Bob Van Domelen befriended
then abused 27 students in 17 years as a band instructor, beginning
with a junior high school student when Van Domelen was 25. He
served three years in prison after a former student told police
about his sexual abuse in 1985.
“My victims
were very needy individuals, much like I was as a kid,”
recounts Van Domelen, who says a relative and strangers molested
him as a boy. But Van Domelen became so adroit at his behavior
that even his wife didn’t have a clue.
“Physically
it sickened me,” Van Domelen recalls. “I couldn’t
believe I had done what I did. I swore I would never do it again,
but [I did]. If the first instance of sexual abuse sickened
me, why didn’t it sicken me the 15th or 16th time? I became
a master at deceit and hiding.”
After his confession
to police, Van Domelen says he became a Christian. Since 1989,
he has operated a ministry based in Waukesha, Wis., the same
city in which he committed his crimes. Van Domelen, now 56,
says he understands why people abhor pedophiles. “At the
height of the abuse is the abuser’s ability to take away
the innocence of a person who is reaching out,” he says.
“I did that.”
Sociologist David
Finkelhor, director of the Crimes Against Children Research
Center at the University of New Hampshire, says many pedophiles
go undetected for years.
“Some higher-functioning
pedophiles who have good social skills and are better educated
are able to lure, seduce, cajole, befriend and manipulate children
very effectively,” says Finkelhor, 55.
While Finkelhor says
pedophile recidivism rates are about one third, Caraway says
perpetrators in extreme cases may not stop until their victim
can’t fight back. For instance, two sex offenders in East
Cambridge, Mass., killed 10-year-old Jeffrey Curley in 1997.
One of the murderers, a neighbor, repeatedly gave the boy rides
in his luxury car and took him to dinner without his parents’
knowledge.
Meanwhile, some Christians
are concerned that one of the last sexual taboos — adult-child
sex — is finding a voice in academic journals and books.

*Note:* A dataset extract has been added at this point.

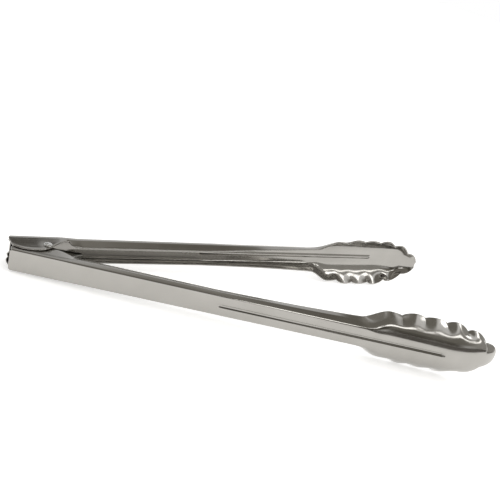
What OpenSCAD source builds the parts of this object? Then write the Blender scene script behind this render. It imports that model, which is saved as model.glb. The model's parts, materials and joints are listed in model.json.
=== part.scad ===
// Spring loaded kitchen tongs, lying on their side with the arms sprung open.
// Each arm is one stamped channel: pivot ears, a flat grip, a ribbed neck and a scalloped scoop.
// Arm coordinates: r runs from the pivot to the tip, n from the pivot to the back of the web,
// z across the width. "depth" is measured from the back of the web towards the other arm.

/* [Overall] */
// Distance from the pivot axis to the tip of a scoop
tip_r = 286.5; // [280:0.5:292]
// Distance from the pivot axis to the outer face of each web
pivot_h = 12.25; // [12:0.05:13]
// Angle between the open arms
opening = 24.2; // [18:0.1:26]
// Thickness of the steel sheet
sheet = 0.9; // [0.7:0.05:1]

/* [Hinge] */
// Outer half-width over the outer arm's ears
outer_ear_half = 8.1; // [8.1:0.05:8.5]
// Outer half-width over the inner arm's ears
inner_ear_half = 7.1; // [6.8:0.05:7.1]
// Distance from the pivot to the back end of the outer arm
outer_end = 20.4; // [19:0.1:21]
// Distance from the pivot to the back end of the inner arm
inner_end = 18.4; // [17:0.1:20]
// Depth of the outer ears at their deepest
outer_ear_depth = 17.8; // [17:0.1:18.5]
// Depth of the inner ears at their deepest
inner_ear_depth = 16.2; // [15.5:0.1:17]
// Depth of the notch between an outer ear and the grip flange
outer_notch_depth = 5.9; // [5:0.1:8]
// Distance that the middle of the outer arm's web is cut back at its end
end_recess = 1.2; // [0:0.1:2]

/* [Grip and neck] */
// Half-width of the web along the grip
grip_half = 6.9; // [6.5:0.1:7.1]
// Half-width at the crease along the grip's flanges
grip_crease_half = 7.5; // [7.2:0.1:7.6]
// Half-width at the free edges of the grip, which lean inwards
grip_rim_half = 5.5; // [5:0.1:6.5]
// Depth of the grip flanges
grip_depth = 9.6; // [8.5:0.1:10]
// Half-width of the web along the neck
neck_half = 6.7; // [6.3:0.1:6.9]
// Half-width at the crease where the neck ends
neck_crease_half = 8.3; // [7.8:0.1:8.5]
// Depth of the neck flanges
neck_depth = 8.8; // [8:0.1:9.5]
// Depth of the groove of the stiffening rib
rib_h = 0.6; // [0.4:0.1:0.9]
// Half-width of the stiffening rib
rib_half = 1.7; // [1.5:0.1:2]

/* [Scoop] */
// Half-width of the flat floor of a scoop
floor_half = 7; // [6.5:0.1:7.5]
// Distance from the pivot to the notch before the second lobe
first_notch_r = 217; // [216:0.5:218]
// Spacing of the lobes
lobe_pitch = 14.8; // [14.5:0.1:14.9]
// Depth of a scoop's side rim
scoop_depth = 9.9; // [9.5:0.1:10.5]
// Outward bow of a scoop's walls
wall_sag = 1.35; // [1:0.05:1.5]
// Depth of a scoop at its tip
tip_depth = 12.1; // [11.5:0.1:12.1]

/* [Rivet and spring] */
// Diameter of the rivet's shank
rivet_d = 3.2; // [3:0.1:3.4]
// Diameter of the rivet's formed heads
rivet_head_d = 5; // [4.6:0.1:5.2]
// Height of the rivet's formed heads
rivet_head_h = 1.1; // [0.9:0.1:1.2]
// Diameter of the spring wire
wire_d = 1.4; // [1.2:0.1:1.5]
// Mean radius of the spring coil
coil_r = 2.8; // [2.7:0.05:2.9]
// Distance along an arm to the end of a spring leg
leg_r = 24; // [20:1:28]

/* [Hidden] */

// Half-widths at the peaks of the five side lobes, and at the notches after them
lobe_half = [16.9, 18.9, 19, 19, 15.6];
notch_half = [16, 17.6, 17.4, 15, 9.6];
lobe_steps = 7;
tip_steps = 6;
end_half = 0.6;
tip_power = 2.3;
lobe_power = 0.8;

// The evened-out outline that the walls of a scoop follow below their lobes
bowl_half = 18.3;
bowl_widest_r = 238;
bowl_power = 2.6;
bowl_root = 0.7;
bowl_end_r = 215;

// Where one stretch of an arm turns into the next
ear_peak_r = -7.5;
ear_end_depth = 8.6;
ears_end_r = 8;
outer_runout_r = 14;
inner_runout_r = 17;
flange_start_r = 14;
flange_rise = 5;
grip_start_r = 22;
grip_end_r = 100;
neck_start_r = 130;
neck_level_r = 160;
crease_spread_r = 105;
crease_end_r = 184;
rib_start_r = 103;
rib_end_r = 250;
rib_ramp = 3.5;
bowl_start_r = 186;
flare_start_r = 192;
neck_end_r = 182;
curl_start_r = 248;

// Ears: half-width of the web between them, depth of the crease, lean inwards per mm of depth
outer_web_half = 7.6;
inner_web_half = 7;
grip_crease_depth = 3.7;
inner_crease_depth = 3;
inner_lean = 0.068;

// Spread of the neck's free edges, depth of its crease, and legs of the bends
neck_spread = 4.5;
spread_length = 100;
spread_power = 1.3;
neck_crease_depth = 4.6;
grip_leg = 1.4;
neck_leg = 1.7;
crease_leg = 0.8;

// Depth of the rim at the last notch, and how far round its curl the floor goes
last_notch_depth = 11;
curl = 0.94;

// Where the cut at the end of the outer web starts and stops, across and along it
recess_half = 3.2;
recess_corner_half = 4.4;
recess_web_half = outer_web_half - grip_leg;
recess_fade = 8;
first_peak_r = first_notch_r - lobe_pitch / 2;
last_notch_r = first_notch_r + 4 * lobe_pitch;
tip_lobe_r = last_notch_r - 5;

// Running and seating clearances round the rivet
running_gap = 0.05;
seat_gap = 0.02;

half_open = opening / 2;
rivet_tip_z = outer_ear_half + rivet_head_h;

// The tongs rest on the lower rivet head and on the second lobe of each scoop
lobe2_r = first_notch_r + lobe_pitch / 2;
lobe2_x = lobe2_r * cos(half_open) - (pivot_h - scoop_depth) * sin(half_open);
tilt = atan((lobe_half[1] - rivet_tip_z) / lobe2_x);
tip_x = tip_r * cos(half_open) * cos(tilt);
end_x = -(outer_end * cos(half_open) + pivot_h * sin(half_open)) * cos(tilt)
    - outer_ear_half * sin(tilt);
centre_x = (tip_x + end_x) / 2;

function mix(a, b, t) = a + (b - a) * t;
function clamp01(x) = max(0, min(1, x));
function smooth(a, b, x) = let (t = clamp01((x - a) / (b - a))) t * t * (3 - 2 * t);
function arc(t) = sqrt(1 - pow(clamp01(t), 2));
function unit(v) = v / norm(v);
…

In 1998, three university professors published what has become
known as the Rind study in Psychological Bulletin,
contending that “the vast majority” of adults report
“no negative effects” from child sex abuse. Various
psychologists defended the report in the name of academic freedom.
Earlier this year,
University of Minnesota Press released Judith Levine’s
book, Harmful to Minors: The Perils of Protecting Children
From Sex, which argues that sexual relations between an
adult and child aren’t damaging.
Peter S. Sprigg,
senior director of Culture Studies with the Family Research
Council in Washington, D.C., believes the trend toward normalization
of pedophilia is reflected in efforts to lower the age of consent,
which currently is 16 in most states. With a growing trend toward
protection laws based on sexual orientation, Sprigg foresees
a day when pedophiles could argue their attraction to children
is simply a legally protected alternative preference.
“We’re
a long way from pedophilia becoming a protected class, but look
what’s happened in the last 30 years in protecting homosexuals,”
says Sprigg, 45.
According to Sprigg,
pedophiles posing as young friends to children on the Internet
are able to break down barriers easier than in person.
“The most important
thing is for parents to have a good relationship with their
kids,” Finkelhor says. “Kids need to be able to
feel as though they are able to talk about anything and get
answers.”
Authorities say parents
are key to keeping a pedophile from becoming friendly with their
child. Experts advise parents to monitor their children’s
Internet use, know who their friends are, and allow them to
talk freely about problems without interrupting them and offering
a quick-fix solution.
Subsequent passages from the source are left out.